At 12:00 noon in New York many traders on the floors of the stock exchanges break for lunch. This exodus to fulfill a natural need substantially reduces trading volume. This allows a number of reduced volume strategies to be played out in the markets by specialists and market makers.

There is one rule about the lunch hour: trust nothing you see.  However, if a strong trend is in effect, a new impulse for this trend can begin at this hour. In the event that the dayís trend is not clear, counter-trend moves are more likely to occur here!


Excellent trading signals can be derived from divergences of the S&P 500 with other indicators based on market internals.  Included is this class of indicators are:

1.  Dow Industrial Average.

2.  Dow Transportation Average.

3.  TRIN, a volume weighted approach applied to advancing and declining stocks.

4.  Tick, the net number of issues on the New York Stock Exchange whose last price change was up or down.

5.  S&P Premium, the difference between the underlying cash index  and the nearby S&P 500 futures contract.

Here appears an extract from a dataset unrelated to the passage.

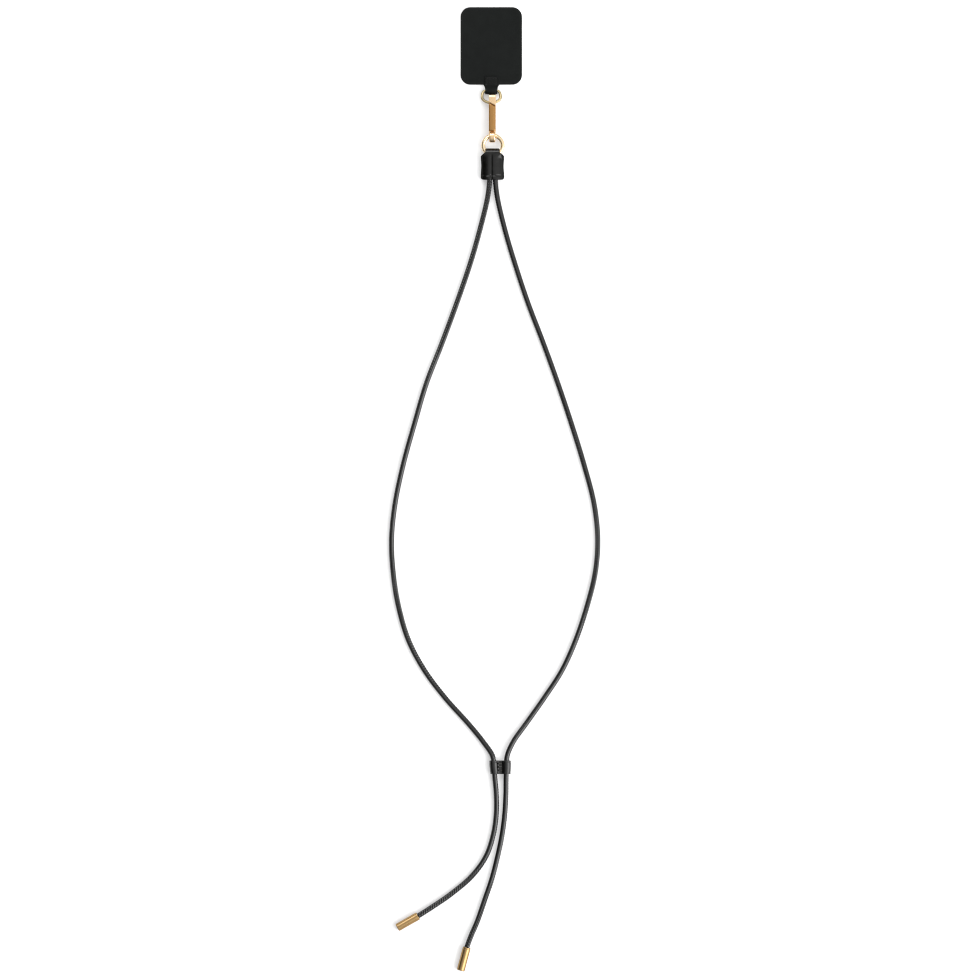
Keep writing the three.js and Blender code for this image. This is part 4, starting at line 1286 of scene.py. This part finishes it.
def add_room():
    """The room's brightness grows with the square of a share, which runs evenly from 0 to 1 with the
    cosine between the way looked in and the room's bright side."""
    world = bpy.data.worlds.new("room")
    world.use_nodes = True
    bpy.context.scene.world = world
    tree = world.node_tree
    way = add_node(tree, "TexCoord").outputs["Generated"]
    cosine = add_node(tree, "VectorMath", {0: way, 1: ROOM_SIDE}, operation="DOT_PRODUCT")
    share = add_node(tree, "MapRange",
                     {"Value": cosine.outputs["Value"], "From Min": -0.3, "From Max": 1.0}).outputs[0]
    square = add_node(tree, "Math", {0: share, 1: share}, operation="MULTIPLY").outputs[0]
    strength = add_node(tree, "MapRange",
                        {"Value": square, "To Min": ROOM_DIM, "To Max": ROOM_BRIGHT}).outputs[0]
    background = tree.nodes["Background"]
    background.inputs["Color"].default_value = (1, 1, 1, 1)
    tree.links.new(strength, background.inputs["Strength"])


add_floor()
add_key()
for name, values in SOFTBOXES.items():
    add_softbox(name, *values)
add_room()
bpy.context.scene.view_settings.view_transform = "Standard"
bpy.context.scene.cycles.filter_width = 1.1
print("key from", key_direction().round(2))

# %% [markdown]
# ## What each piece is
#
# Last, each piece is said to ride on its body, and the CAD node that it stands for is hidden.

# %% Bodies, nodes and slots
ROLES = [
    (patch_piece, BODY, "phone_patch", "patch_sheet"), (neck_threads, BODY, None, "patch_sheet"),
    (d_piece, BODY, "d_ring", "gold_hardware"), (hook_piece, BODY, "hook_body", "gold_hardware"),
    (gate_piece, "gate", "gate", "gold_gate"), (ring_piece, BODY, "ring", "gold_hardware"),
    (tab_piece, BODY, "leather_tab", "tab_leather"), (left_cord, BODY, "cord_left", "cord_leather"),
    (right_cord, BODY, "cord_right", "cord_leather"), (left_cord_stitches, BODY, None, "cord_leather"),
    (right_cord_stitches, BODY, None, "cord_leather"), (slider_piece, BODY, "slider", "cord_leather"),
    (slider_threads, BODY, None, "cord_leather"), (left_cap, BODY, "end_cap_left", "gold_hardware"),
    (right_cap, BODY, "end_cap_right", "gold_hardware"),
]
for piece, body, node, slot in ROLES:
    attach(piece, body)
    if node:
        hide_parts(node)
print("pieces", len(ROLES))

The S&Ps often exhibit either a leading or lagging effect with the indicators above. The questions to ask yourself about the S&P/indicator relationships are:

a)  If one indicator is making a higher low in relation to the S&Ps, what does this mean?

b)  If the indicator is making a lower high relative to the S&P 500, what does this mean?

c)  Is the market exhibiting strength in a weak bond market?

d)  Is either market maintaining either its price at a very high level or conversely a very low level while the other market is exhibiting divergence?

e) What is volume doing at the second divergent point?